There's plenty of inflammatory news, blog entries, and postings on the internet regarding S510, and you'll find most of it from sources you'll consider Birkenstock-wearing greenies. So what? Read the bill. Follow the trail of what this bill embraces through the WTO, ending the 1994 Uruguay Agreements. Follow the failed Clinton money through Burson Marsteller (the giant public relations firm) and on through the empowerment of vague definitions within. And if you can read far enough on the faint trails of treaties, past legislations and acts, you'll realize that the federal government, under successive attempts by the corporatist Left, is grabbing not just your health care, but your food supply.





Its House companion Bill, HR 2749, empowers federal bureaucracies to totally prohibit the movement of any and all foods into or out of a given area (Section 133b, "Authority to Prohibit or Restrict the Movement of Food," sponsored by Congressman Dingell). Sure, sure, the idea may be to prevent the spread of dangerous foods, but once the camel's nose is under the tent, you know what can happen.

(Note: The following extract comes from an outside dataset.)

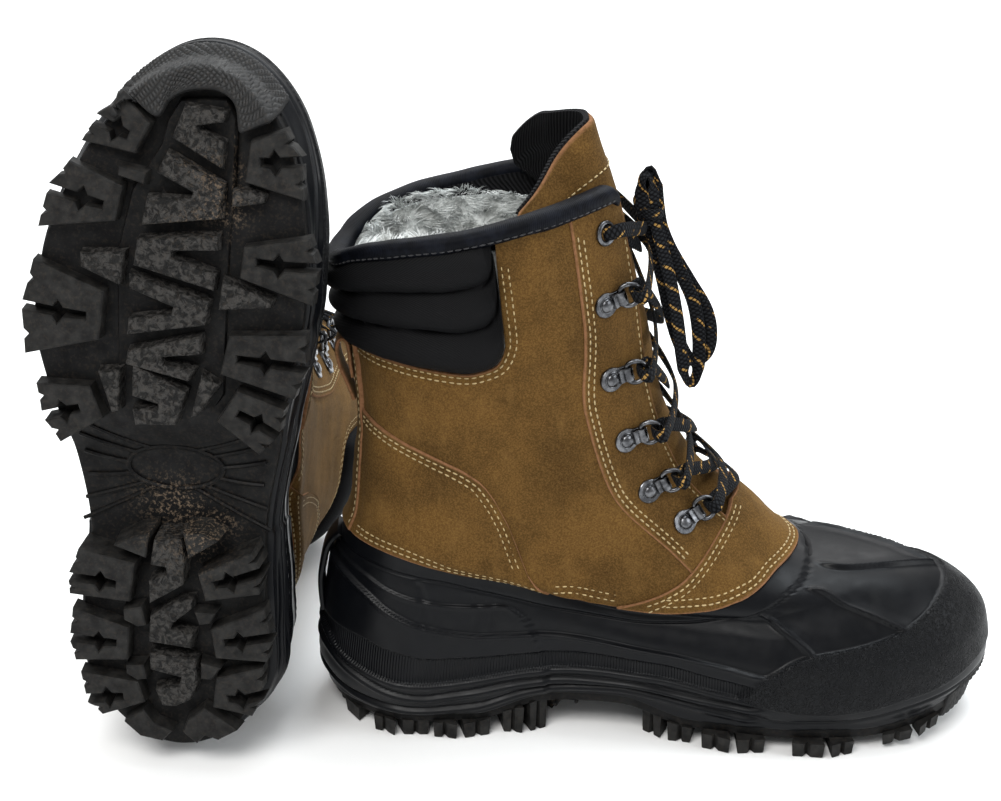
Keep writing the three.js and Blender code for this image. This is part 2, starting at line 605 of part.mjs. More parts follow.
function boot(prefix) {
  const group = new THREE.Group()
  const add = (name, geometry, look) => group.add(part(`${prefix}_${name}`, geometry, look))
  add('outsole', outsole(), 'tread')
  add('foot_shell', footShell(), 'shell')
  add('heel_loop', heelLoop(), 'shell')
  add('insole', insole(), 'felt')
  add('liner', liner(), 'fleece')
  add('backstay', backstay(), 'suede')
  add('vamp', vamp(), 'suede')
  add('tongue', tongue(), 'suede')
  const top = tongueTop()
  add('tongue_top', top.geometry, 'suede')
  group.children.at(-1).position.copy(top.pivot)
  add('collar_pad', collarPad(), 'pad')
  add('collar_binding', collarBinding(), 'tape')
  add('lace', lace(), 'lace')
  add('lace_hank', laceHank(), 'lace')
  for (const side of ['medial', 'lateral']) {
    add(`quarter_${side}`, quarter(side), 'suede')
    add(`heel_panel_${side}`, heelPanel(side), 'suede')
    add(`eyestay_${side}`, eyestay(side), 'suede')
    const tilt = new THREE.Matrix4().makeRotationY(-THREE.MathUtils.degToRad(RING_TILT))
    tilt.setPosition(BAR.x, 0, BAR.z)
    RING_PLACES.forEach((place, i) => {
      const ring = part(`${prefix}_ring_${side}_${i + 1}`, dRing(), 'metal')
      ring.applyMatrix4(ringFrame(place, side).multiply(tilt))
      group.add(ring)
    })
  }
  return group
}

const pair = new THREE.Group()
const standing = boot('left')
const lying = new THREE.Group().add(boot('right'))
lying.children[0].scale.y = -1
const degrees = THREE.MathUtils.degToRad
// Toe up, tread to the front: forward goes to +Z, left to +X and up to +Y, then the boot leans, rolls
// and turns.
const layDown = new THREE.Matrix4().makeBasis(
  new THREE.Vector3(0, 0, 1), new THREE.Vector3(1, 0, 0), new THREE.Vector3(0, 1, 0))
const pose = new THREE.Matrix4().makeRotationZ(-degrees(LIE.yaw))
  .multiply(new THREE.Matrix4().makeRotationY(degrees(LIE.roll)))
  .multiply(new THREE.Matrix4().makeRotationX(-degrees(LIE.lean)))
  .multiply(layDown)
lying.applyMatrix4(pose)
lying.position.set(LIE.x, LIE.y, 0)
pair.add(standing, lying)
pair.updateMatrixWorld(true)
lying.position.z = -new THREE.Box3().setFromObject(lying, true).min.z
pair.updateMatrixWorld(true)
const box = new THREE.Box3().setFromObject(pair, true)
pair.position.set(-(box.min.x + box.max.x) / 2, -(box.min.y + box.max.y) / 2, -box.min.z)
pair.updateMatrixWorld(true)

export default pair
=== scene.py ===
import math

import bmesh
import bpy
import numpy as np
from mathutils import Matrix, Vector


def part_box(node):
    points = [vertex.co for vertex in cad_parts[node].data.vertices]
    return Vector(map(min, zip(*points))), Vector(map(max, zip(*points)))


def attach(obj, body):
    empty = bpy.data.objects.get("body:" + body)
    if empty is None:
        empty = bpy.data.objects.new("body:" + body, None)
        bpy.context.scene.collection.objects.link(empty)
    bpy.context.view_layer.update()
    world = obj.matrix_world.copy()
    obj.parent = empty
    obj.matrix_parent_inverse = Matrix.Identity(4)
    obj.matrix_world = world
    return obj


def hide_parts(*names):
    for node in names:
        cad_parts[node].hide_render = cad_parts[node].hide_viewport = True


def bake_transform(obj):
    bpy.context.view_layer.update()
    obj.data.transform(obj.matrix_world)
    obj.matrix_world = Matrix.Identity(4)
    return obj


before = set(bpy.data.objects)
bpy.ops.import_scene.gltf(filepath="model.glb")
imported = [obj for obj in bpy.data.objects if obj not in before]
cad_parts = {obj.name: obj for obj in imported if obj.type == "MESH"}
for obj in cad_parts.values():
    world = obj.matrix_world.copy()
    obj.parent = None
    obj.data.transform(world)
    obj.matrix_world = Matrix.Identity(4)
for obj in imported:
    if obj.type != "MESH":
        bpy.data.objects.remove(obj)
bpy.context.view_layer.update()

# A pair of insulated hunting boots around the CAD frame. A boot is drawn in its own frame, in millimetres: X to
# the toe, Y to the left, Z up, the back of the heel at x = 0. place() takes it to the row frame, in metres.
MM = 0.001
LENGTH = 318
LIE = {"yaw": 6.9, "roll": 1.8, "lean": 3.6}  # how the right boot lies, degrees


# ---------------------------------------------------------------- curves and the boot's skin
def tangents(x, y):
    step = (x[1:] - x[:-1]).reshape(-1, *[1] * (y.ndim - 1))
    slope = (y[1:] - y[:-1]) / step
    made = np.zeros_like(y)
    made[0], made[-1] = slope[0], slope[-1]
    a, b = slope[:-1], slope[1:]
    same = a * b > 0
    made[1:-1] = np.where(same, 2 * a * b / np.where(same, a + b, 1), 0)
    return made


def hermite(s, width, y0, y1, t0, t1):
    rise = y0 * (1 + 2 * s) * (1 - s) ** 2 + y1 * s * s * (3 - 2 * s)
    return rise + width * (t0 * s * (1 - s) ** 2 - t1 * s * s * (1 - s))


def curve(*points):
    """A smooth curve through (x, y) points that doesn't overshoot them."""
    x, y = np.array(points, float).T
    t = tangents(x, y)

    def at(v):
        v = np.clip(v, x[0], x[-1])
        i = np.clip(np.searchsorted(x, v) - 1, 0, len(x) - 2)
        width = x[i + 1] - x[i]
        return hermite((v - x[i]) / width, width, y[i], y[i + 1], t[i], t[i + 1])

    return at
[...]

In other words, what are Republicans doing, signing on to legislation so grievous to the rights of the citizens they are sworn to protect?



*Correction:



Erik Olsen of the Pew Health Group informs us that Pew strongly supports S.510. The linked blog post is a video of comments by Sandra Eskin, director of Pew's Food Safety Campaign, who speaks in support of the measure. The characterization of Pew's stance on S.510 is incorrect and American Thinker regrets the error.